A very good 2013 for White Mountains

Insurance conglomerate sees net income jump 55 percent

There were no major catastrophes in 2013, so White Mountains Insurance Group made money — a lot of money.

The insurance conglomerate, run out of Hanover though officially based in Bermuda, grew “while heavy with dry powder,” as CEO Ray Barrette put it after the earnings release.

Barrette was talking about the firm’s book value per share, White Mountains’ preferred method of measuring performance, but anyway you measure it the company did well last year. Net income attributed to common shareholders jumped 55 percent, to $321.8 million, and adjusted comprehensive income rose to $340 million, a 39 percent increase.

Diluted income per share finished at $51.89, compared to $30.50 last year.

What happened? Nothing.

The company didn’t sell more insurance. Revenue even went down by about 5 percent to $2.3 billion. But there was no Superstorm Sandy or similar event in 2013.

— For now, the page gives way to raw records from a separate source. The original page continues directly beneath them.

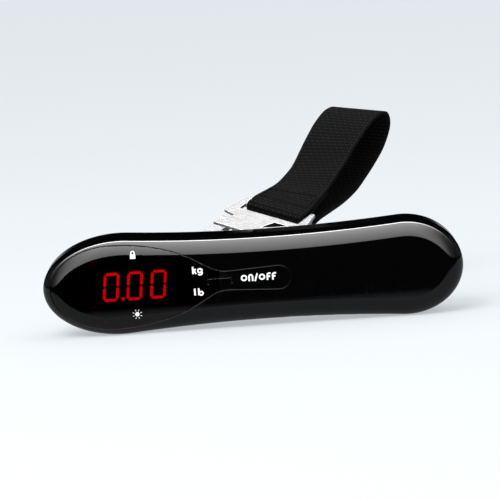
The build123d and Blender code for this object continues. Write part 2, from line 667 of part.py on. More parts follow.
# ---- Hook plate: the webbing's bar, ears, a cover over the top bar and a tongue behind it ----
hook_plane = Plane(origin=hook_bar + FACING * HOOK_LIFT, x_dir=ACROSS, z_dir=FACING)
root_angle = asin(HOOK_LIFT / TONGUE_RADIUS)  # the tongue starts inside the plate
root_plane = Plane(origin=hook_bar, x_dir=ACROSS, z_dir=FACING * cos(root_angle) + ALONG * sin(root_angle))

with BuildPart() as hook_plate:
    with BuildSketch(hook_plane.offset(-HOOK_THICK / 2)):
        with BuildLine():
            top_edge, bottom_edge = HOOK_HALF_OUTLINE[0][1], HOOK_HALF_OUTLINE[-1][1]
            Polyline((0, top_edge), *HOOK_HALF_OUTLINE, (0, bottom_edge))
            mirror(about=Plane.YZ)
        make_face()
        with Locations((0, -HOOK_SLOT)):
            Rectangle(2 * SLOT_HALF_WIDTH, 3 * HOOK_SLOT, align=(Align.CENTER, Align.MIN), mode=Mode.SUBTRACT)
        with BuildLine():
            Polyline(*HOOK_WINDOW, close=True)
        make_face(mode=Mode.SUBTRACT)
    extrude(amount=HOOK_THICK)
    fillet(hook_plate.faces().sort_by(Axis(hook_bar, FACING))[-1].edges(), HOOK_EDGE)
    fillet(hook_plate.faces().sort_by(Axis(hook_bar, FACING))[0].edges(), HOOK_EDGE)
    with Locations(root_plane.location * Location((0, 0, 0), (0, 90, 0))):
        Cylinder(HOOK_BAR_RADIUS, 2 * SLOT_HALF_WIDTH + 4)
    with BuildSketch(root_plane):
        with Locations((0, -TONGUE_RADIUS)):
            Rectangle(2 * TONGUE_HALF_WIDTH, TONGUE_THICK)
    revolve(axis=Axis(hook_bar, ACROSS), revolution_arc=TONGUE_SWEEP + degrees(root_angle))
save(hook_plate, "hook_plate")

# ---- Batteries, contacts and wires ----
SPRING_RADIUS, SPRING_WIRE, SPRING_TURNS = 2.6, 0.3, 4
CELL_ENDS = {AAA_Z: TRAY_RIGHT_X - CONTACT_THICK - AAA_LENGTH, -AAA_Z: TRAY_LEFT_X + CONTACT_THICK}


def cross_level(x):
    """The plane of sketches across the handle at one place; local X is Y and local Y is Z."""
    return Plane(origin=(x, 0, 0), x_dir=(0, 1, 0), z_dir=(1, 0, 0))


with BuildPart() as batteries:
    for z, start_x in CELL_ENDS.items():
        nub_left = z < 0
        body_start = start_x + (0.8 if nub_left else 0)
        nub_start = start_x if nub_left else start_x + AAA_LENGTH - 0.8
        for x, length, radius in ((body_start, AAA_LENGTH - 0.8, AAA_RADIUS), (nub_start, 0.8, 1.9)):
            with BuildSketch(cross_level(x)):
                with Locations((AAA_Y, z)):
                    Circle(radius)
            extrude(amount=length)
save(batteries, "batteries")

with BuildPart() as plate_contacts:
    for x in (TRAY_LEFT_X, TRAY_RIGHT_X - CONTACT_THICK):
        for z in (AAA_Z, -AAA_Z):
            add(block(x, x + CONTACT_THICK, AAA_Y - 4, AAA_Y + 4, z - 4.2, z + 4.2))
save(plate_contacts, "plate_contacts")

with BuildPart() as spring_contacts:
    for z, x, length in (
        (AAA_Z, TRAY_LEFT_X + CONTACT_THICK, AAA_LENGTH),
        (-AAA_Z, TRAY_RIGHT_X - CONTACT_THICK, -AAA_LENGTH),
    ):
        room = TRAY_RIGHT_X - TRAY_LEFT_X - 2 * CONTACT_THICK - AAA_LENGTH - 2 * SPRING_WIRE
        start = x + (SPRING_WIRE if length > 0 else -SPRING_WIRE)
        turn_dir = 1 if length > 0 else -1
        with BuildLine(mode=Mode.PRIVATE) as coil:
            Helix(
                room / SPRING_TURNS,
                room,
                SPRING_RADIUS,
                center=(start, AAA_Y, z),
                direction=(turn_dir, 0, 0),
            )
        with BuildSketch(Plane(origin=coil.line @ 0, z_dir=coil.line % 0)):
            Circle(SPRING_WIRE)
        sweep(path=coil.line, is_frenet=True)
save(spring_contacts, "spring_contacts")


def wires(routes, radius, start_heading):
    """Round wires, each along a smooth path through its own points to the board's back."""
    with BuildPart() as group:
        for route in routes:
            with BuildLine(mode=Mode.PRIVATE) as path:
                Spline(*route, tangents=(start_heading, (0, -1, 0)))
            with BuildSketch(Plane(origin=path.line @ 0, z_dir=path.line % 0)):
                Circle(radius)
            sweep(path=path.line)
    return group


gauge_face_y = CELL_FRONT_Y - GAUGE_THICK
cell_routes = [
    [(-22, gauge_face_y, z), (-23.5, -1.8, z), (-25, BOARD_BACK_Y, z)] for z in (-2.4, -0.8, 0.8, 2.4)
]
save(wires(cell_routes, 0.35, (0, -1, 0)), "cell_wires")
tray_face_x = TRAY_LEFT_X - TRAY_WALL
battery_routes = [[(tray_face_x, 3.0, z), (9.6, 0.4, z), (7.2, BOARD_BACK_Y, z)] for z in (-4.0, 4.0)]
save(wires(battery_routes, 0.5, (-1, 0, 0)), "battery_wires")
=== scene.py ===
"""Looks of the digital luggage scale: surfaces, woven webbing, printed legends, light and camera.

Lengths are written in millimetres and multiplied by MM, because the frame is in metres.
X runs along the handle, the display faces -Y, Z is up.
"""

import json
from math import atan2, cos, pi, radians, sin, sqrt

import bpy
import numpy as np
from mathutils import Matrix, Vector
from mathutils.kdtree import KDTree


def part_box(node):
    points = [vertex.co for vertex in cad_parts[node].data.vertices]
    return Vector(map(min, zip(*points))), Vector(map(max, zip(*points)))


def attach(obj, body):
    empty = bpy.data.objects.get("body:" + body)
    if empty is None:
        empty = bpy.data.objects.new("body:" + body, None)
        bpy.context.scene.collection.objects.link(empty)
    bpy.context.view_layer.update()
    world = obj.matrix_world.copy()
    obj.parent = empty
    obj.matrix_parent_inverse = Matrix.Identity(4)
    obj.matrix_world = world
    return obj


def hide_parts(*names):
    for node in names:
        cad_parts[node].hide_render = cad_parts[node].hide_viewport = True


MM = 0.001
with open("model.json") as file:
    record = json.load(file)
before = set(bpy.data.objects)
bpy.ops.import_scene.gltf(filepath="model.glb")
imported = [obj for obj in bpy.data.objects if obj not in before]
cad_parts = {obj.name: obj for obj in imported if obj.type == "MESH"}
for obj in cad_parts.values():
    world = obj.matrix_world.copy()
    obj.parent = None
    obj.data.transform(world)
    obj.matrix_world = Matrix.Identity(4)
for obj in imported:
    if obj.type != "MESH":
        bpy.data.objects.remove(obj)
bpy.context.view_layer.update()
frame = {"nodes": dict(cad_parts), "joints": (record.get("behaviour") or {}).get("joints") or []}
nodes = frame["nodes"]
joints = {joint["name"]: joint for joint in frame["joints"]}

# ---- Case form, from the shell's own box ----
shell_low, shell_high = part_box("front_shell")
END_X = shell_high.x / MM
HALF_DEPTH = -shell_low.y / MM
WAIST_X, WAIST_HALF_HEIGHT, WAIST_RADIUS = 4.8, 15.45, 620.0
LEFT_JOIN_X, RIGHT_JOIN_X = -43.9, 52.6
EDGE_RADIUS = 6.6
OUTLINE_STEPS = 900
ROUND_STEPS = 40


# ---------------------------------------------------------------- node helpers
def make_material(name):
    mat = bpy.data.materials.new(name)
    mat.use_nodes = True
    tree = mat.node_tree
    return mat, tree, tree.nodes["Principled BSDF"]


def add_node(tree, kind, settings=None, **inputs):
    """A node with its settings, and its input sockets filled with values or linked to other sockets."""
    made = tree.nodes.new(kind)
    for key, value in (settings or {}).items():
        setattr(made, key, value)
    for key, value in inputs.items():
        socket = made.inputs[int(key[2:])] if key.startswith("in") and key[2:].isdigit() else made.inputs[key]
        connect(tree, value, socket)
    return made


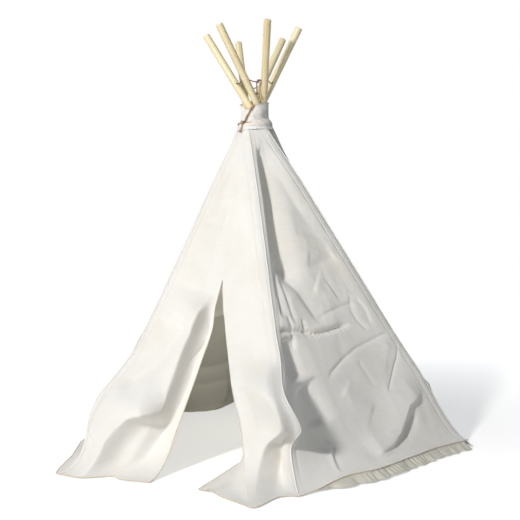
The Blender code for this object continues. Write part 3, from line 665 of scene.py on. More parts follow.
# Swells of loose cloth round a pole's seam: the way out in degrees, how far, its height, how far it reaches
# up and down, and along the cloth to the left and right of the seam
swellSet = [
    ("front_left", -142, 0.064, 0.195, 0.13, 0.15, 0.28, 0.16),
    ("front_right", -22, 0.062, 0.180, 0.10, 0.042, 0.12, 0.040),
    ("front_right", -74, 0.135, 0.278, 0.052, 0.100, 0.13, 0.050),
    ("front_right", -60, 0.022, 0.375, 0.060, 0.060, 0.05, 0.035),
    ("right", -8, 0.006, 0.26, 0.10, 0.08, 0.10, 0.10),
    ("back_right", 38, 0.045, 0.24, 0.16, 0.10, 0.14, 0.12),
    ("back_left", 128, 0.040, 0.20, 0.12, 0.06, 0.10, 0.08),
    ("left", 176, 0.018, 0.33, 0.14, 0.12, 0.12, 0.12),
]

# Each row's height where it stands, and how far it has turned out towards the floor: 0 upright, 1 lying
rowHeights = np.concatenate([
    np.linspace(cs["coverTop"], cs["doorTop"], cs["topRows"] + 1),
    np.linspace(cs["doorTop"], cs["hemBend"], cs["doorRows"] + 1)[1:],
    np.full(cs["hemRows"], cs["hemBend"]),
])
rowBends = np.concatenate([np.zeros(cs["topRows"] + cs["doorRows"] + 1),
                           np.linspace(0, 1, cs["hemRows"] + 1)[1:]])


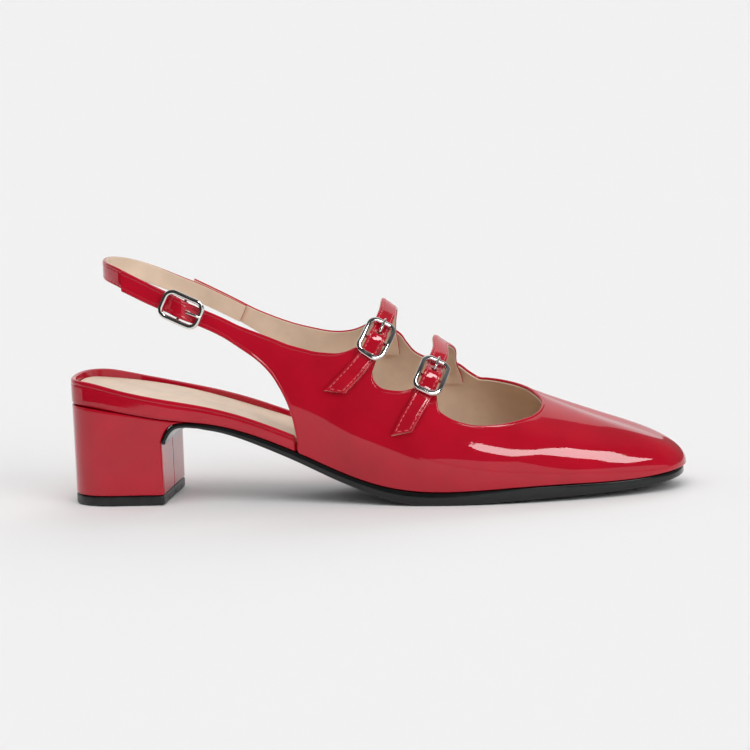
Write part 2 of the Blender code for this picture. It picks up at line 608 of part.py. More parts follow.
def route_point(hold):
    """Rib and rise of a hold, whichever side of the crest it is on."""
    if hold.across <= 1:
        return -hold.rib, hold.across
    return hold.rib, 2 - hold.across


def last_path(pairs):
    """Path through places of the last."""
    ribs, rises = zip(*pairs)
    return Path(last(ribs, rises), last_normal(ribs, rises))


def build_instep_strap(label):
    """Strap from its slanted tail through the buckle, over the instep and inside the inner quarter."""
    route = STRAP_ROUTES[label]
    path = last_path([route_point(hold) for hold in route])
    face = spline(path.places, [hold.face for hold in route])
    bar = path.places[BAR_HOLD]
    hole, hole_end = (bar + edge for edge in STRAP_HOLE)
    rise = [bar + BULGE_REACH * share for share in (-0.75, -0.5, -0.25, 0.0, 0.75, 1.0)]
    places = [*np.linspace(path.places[0], bar - BULGE_REACH, 9), *rise, hole, hole_end,
              *np.linspace(bar + BULGE_REACH + 2.3, path.places[-1], 20)]
    half = STRAP_WIDTH / 2
    grid = []
    missing = []
    for index, place in enumerate(sorted(places)):
        slant = TAIL_SLANT * max(0.0, 1 - (place - path.places[0]) / TAIL_LENGTH)
        height = float(face(place)) + bulge(place - bar)
        grid.append([path.at(place + slant * aside / half, aside, height)
                     for aside in (half, SLOT / 2, -SLOT / 2, -half)])
        if place == hole:
            missing.append((index, 1))
    sheet("instep_strap_" + label, grid, patent("strap_patent"), STRAP_THICK, missing)
    build_buckle(label, path, bar, STRAP_SEAT, STRAP_THICK, -UPPER_WALL)


def build_sling_strap():
    """Strap that starts inside the outer extension, goes round the heel and ends inside the inner one."""
    def under(pairs):
        return [last(*pair) - last_normal(*pair) * SLING_SINK for pair in pairs]
    bend = [np.array(point) for point in SLING_BEND]
    around = [unit(np.array([point.x - SLING_CENTRE, point.y, 0.0])) for point in SLING_BEND]
    path = Path(under(SLING_OUTER_LAP) + bend + under(SLING_INNER_LAP),
                [last_normal(*pair) for pair in SLING_OUTER_LAP] + around
                + [last_normal(*pair) for pair in SLING_INNER_LAP])
    grid = [[path.at(place, aside, 0.0) for aside in (SLING_WIDTH / 2, 0.0, -SLING_WIDTH / 2)]
            for place in np.linspace(path.places[0], path.places[-1], 44)]
    sheet("sling_strap", grid, patent("strap_patent"), STRAP_THICK)
    middle = last_path(SLING_MIDDLE)
    build_buckle("sling", middle, middle.places[SLING_BAR_ROW], 0.0, UPPER_WALL, -SLING_SINK - STRAP_THICK)


# ---------------------------------------------------------------- buckles
def rounded_frame():
    """Centreline of a buckle frame: along, aside."""
    half_length = FRAME_LENGTH / 2 - WIRE
    half_width = FRAME_WIDTH / 2 - WIRE
    loop = []
    for turn, (sx, sy) in enumerate(((1, 1), (-1, 1), (-1, -1), (1, -1))):
        for step in range(4):
            angle = pi / 2 * (turn + step / 3)
            loop.append((sx * (half_length - CORNER) + CORNER * cos(angle),
                         sy * (half_width - CORNER) + CORNER * sin(angle)))
    return loop


def wire(name, points, radius, cyclic=False):
    """Round steel wire through points, as a closed mesh."""
    curve = bpy.data.curves.new(name, "CURVE")
    curve.dimensions = "3D"
    curve.bevel_depth = radius * MM
    curve.bevel_resolution = 2
    curve.use_fill_caps = not cyclic
    line = curve.splines.new("POLY")
    line.points.add(len(points) - 1)
    for knot, point in zip(line.points, points):
        knot.co = (*(np.asarray(point, float) * MM), 1.0)
    line.use_cyclic_u = cyclic
    curve.materials.append(material("buckle_steel", SILVER, 0.15, metallic=1.0))
    drawn = bpy.data.objects.new("drawn", curve)
    PIECES.objects.link(drawn)
    bpy.context.view_layer.update()
    graph = bpy.context.evaluated_depsgraph_get()
    mesh = bpy.data.meshes.new_from_object(drawn.evaluated_get(graph))
    bpy.data.objects.remove(drawn)
    weld = bmesh.new()
    weld.from_mesh(mesh)
    bmesh.ops.remove_doubles(weld, verts=weld.verts, dist=1e-6)
    bmesh.ops.recalc_face_normals(weld, faces=weld.faces)
    weld.to_mesh(mesh)
    weld.free()
    made = bpy.data.objects.new(name, mesh)
    PIECES.objects.link(made)
    return made


def build_buckle(label, path, bar, seat, thick, carrier_face):
    """Frame with its bar, prong and chape, on the strap that passes over the bar.

    Seat is the height of the strap's outer face beside the frame, thick its thickness, and
    carrier_face the height of the inner face of the leather that the chape is fixed to.
    """
    ring = BAR + PLAY + CHAPE_THICK
    bar_height = seat - thick + BULGE - BAR_DROP - ring
    frame_height = seat + WIRE + LIFT_OFF

    def spot(along, aside, height):
        return path.at(bar + along, aside, height)

    frame = wire("buckle_frame_" + label, [spot(u, v, frame_height) for u, v in rounded_frame()], WIRE,
                 cyclic=True)
    side = FRAME_WIDTH / 2 - WIRE
    cross = [(-side, frame_height), (-side + 0.9, bar_height + 0.5), (-side + 1.5, bar_height),
             (side - 1.5, bar_height), (side - 0.9, bar_height + 0.5), (side, frame_height)]
    rod = wire("buckle_rod_" + label, [spot(0.0, v, h) for v, h in cross], BAR)
    CUTTERS.objects.link(rod)
    PIECES.objects.unlink(rod)
    rod.hide_render = True
    rod.display_type = "WIRE"
    join = frame.modifiers.new("bar", "BOOLEAN")
    join.operation = "UNION"
    join.object = rod

    hook = BAR + PLAY + PRONG
    tip = seat + 2 * WIRE + LIFT_OFF + PLAY + PRONG
    prong_line = [(hook * cos(a), bar_height + hook * sin(a)) for a in np.linspace(-0.8 * pi, 0.0, 6)]
    prong_line += [(hook + 0.45, bar_height + 1.2), (2.55, seat + 1.9), (3.2, tip - 0.35), (4.4, tip),
                   (FRAME_LENGTH / 2 - WIRE, tip), (FRAME_LENGTH / 2 + 0.1, tip - 0.25)]
    wire("prong_" + label, [spot(u, 0.0, h) for u, h in prong_line], PRONG)

    leg = carrier_face - LEG_GAP - CHAPE_THICK
    wrap = [(ring * cos(a), bar_height + ring * sin(a)) for a in np.linspace(0.95 * pi, -0.62 * pi, 11)]
    chape_line = wrap + [(-2.2, (bar_height - ring + leg) / 2), (-3.2, leg - 0.1), (-6.0, leg), (-9.5, leg)]
    half = CHAPE_WIDTH / 2
    grid = [[spot(u, aside, h) for aside in (half, SLOT / 2, -SLOT / 2, -half)] for u, h in chape_line]
    open_cells = [(i, 1) for i in range(1, len(wrap) + 1)]
    sheet("chape_" + label, grid, patent("chape_patent"), CHAPE_THICK, open_cells)


# ---------------------------------------------------------------- assembly
def bounds(objects):
    """Lowest and highest corners of the finished pieces, in metres."""
    bpy.context.view_layer.update()
    graph = bpy.context.evaluated_depsgraph_get()
    corners = np.array([tuple(corner) for made in objects for corner in made.evaluated_get(graph).bound_box])
    return corners.min(axis=0), corners.max(axis=0)


for old in list(bpy.data.objects):
    bpy.data.objects.remove(old)
PIECES = bpy.data.collections.new(NAME)
CUTTERS = bpy.data.collections.new("cutters")
bpy.context.scene.collection.children.link(PIECES)
bpy.context.scene.collection.children.link(CUTTERS)

build_outsole()
build_heel()
build_insole()
build_upper()
build_instep_strap("rear")
build_instep_strap("front")
build_sling_strap()

low, high = bounds(PIECES.objects)
stand = bpy.data.objects.new("stand", None)
bpy.context.scene.collection.objects.link(stand)
stand.location = (-(low[0] + high[0]) / 2, -(low[1] + high[1]) / 2, -low[2])
for made in list(PIECES.objects) + list(CUTTERS.objects):
    made.parent = stand
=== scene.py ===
"""Looks of a double-strap slingback pump: patent leather, lining, buckles, sole and a pale studio.

Everything is worked out on the shoe's last. Tables and functions are in millimetres, x from the back
of the heel to the toe, y to the inner side and z up; finished meshes are in metres, in the frame of
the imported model. A rib of the last has the number 0 at the toe tip, negative along the outer side
and positive along the inner side, and a rise of 0 to 1 is the place on the rib between the feather
line, where upper and sole meet, and the crest.
"""

from collections import namedtuple
from math import cos, pi, radians, sin

import bmesh
import bpy
import numpy as np
from bpy.props import FloatProperty, FloatVectorProperty, PointerProperty
from mathutils import Matrix, Vector


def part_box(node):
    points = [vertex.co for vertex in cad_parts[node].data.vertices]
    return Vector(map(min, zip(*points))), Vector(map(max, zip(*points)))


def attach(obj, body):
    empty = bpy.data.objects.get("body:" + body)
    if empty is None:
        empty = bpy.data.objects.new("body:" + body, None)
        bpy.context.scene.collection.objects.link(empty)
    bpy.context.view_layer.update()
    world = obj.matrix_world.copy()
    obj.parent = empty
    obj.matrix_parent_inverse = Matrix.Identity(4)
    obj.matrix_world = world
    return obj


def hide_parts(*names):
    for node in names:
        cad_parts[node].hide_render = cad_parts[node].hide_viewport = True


bl_info = {
    "name": "Slingback pump",
    "version": (1, 0, 0),
    "blender": (4, 5, 0),
    "location": "View3D > Sidebar > Pump",
    "description": "Patent upper, straps, buckles, sole and heel of a slingback pump on its last",
    "category": "Mesh",
}

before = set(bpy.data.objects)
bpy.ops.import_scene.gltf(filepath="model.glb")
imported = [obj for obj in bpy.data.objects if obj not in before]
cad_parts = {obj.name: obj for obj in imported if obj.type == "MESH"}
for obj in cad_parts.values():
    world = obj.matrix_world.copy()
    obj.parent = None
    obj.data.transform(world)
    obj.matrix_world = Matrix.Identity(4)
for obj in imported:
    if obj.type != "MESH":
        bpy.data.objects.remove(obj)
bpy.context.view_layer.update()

MM = 0.001
GAP = 0.3                     # running clearance between neighbouring solids
UPPER_WALL = 1.7              # leather and lining of the vamp and quarters
STRAP_THICK = 1.4
STRAP_WIDTH = 7.2             # the two instep straps
SLING_WIDTH = 7.6
LENGTH = 250.0                # heel to toe, along the feather line
SOLE_EDGE = 0.8               # round on the outsole's lower edge
TOE_FROM = 235.0              # ahead of this the upper leans inwards over the sole
TOE_RELIEF = 0.35             # extra clearance under it there
TOE_TUCK_FROM = 212.0         # ahead of this the outsole's edge draws in under the toe
TOE_TUCK = 1.1                # by this much at the tip
SOCK_THICK = 1.0
SOCK_MARGIN = 2.8             # from the board's edge to the sock's
LIFT_HEIGHT = 4.1             # top piece under the heel
HEEL_HEIGHT = 40.0
HEEL_REAR = 0.4               # rearmost line of the heel
HEEL_ROUND = 22.0             # length of its rounded rear
HEEL_BREAST = 40.0            # its front face, from which a lip runs forward over the outsole
HEEL_HALF_TOP = 25.4
HEEL_HALF_TIP = 24.0
HEEL_SQUARENESS = 2.7         # exponent of the superellipse of its rear
TUCK_FROM = 95.3              # ahead of this the insole board lies inside the upper
TUCK_INSET = 2.6              # and this far inside the feather line
TUCK_BLEND = 0.8              # length over which it steps in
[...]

Total catastrophic losses for Sirius Group, one of White Mountains’ major subsidiaries fell to $85 million.

It was “a relatively benign year for catastrophic losses,” explained Allan Waters, Sirius Group’s CEO, which earned pretax income of $189.2 million.

For the OneBeacon unit, catastrophic losses were “negligible,” giving it a pretax bottom line of $181.3 million.

The company’s startup, a municipal bond insurer called HG Global/BAM, did lose $40 million, but nearly doubled its market share to 38 percent by the end of the year.

All told, White Mountains has $12.1 billion in assets, and shareholders equity is now at $3.9 billion. All this translates into a adjusted book value of $642 a share.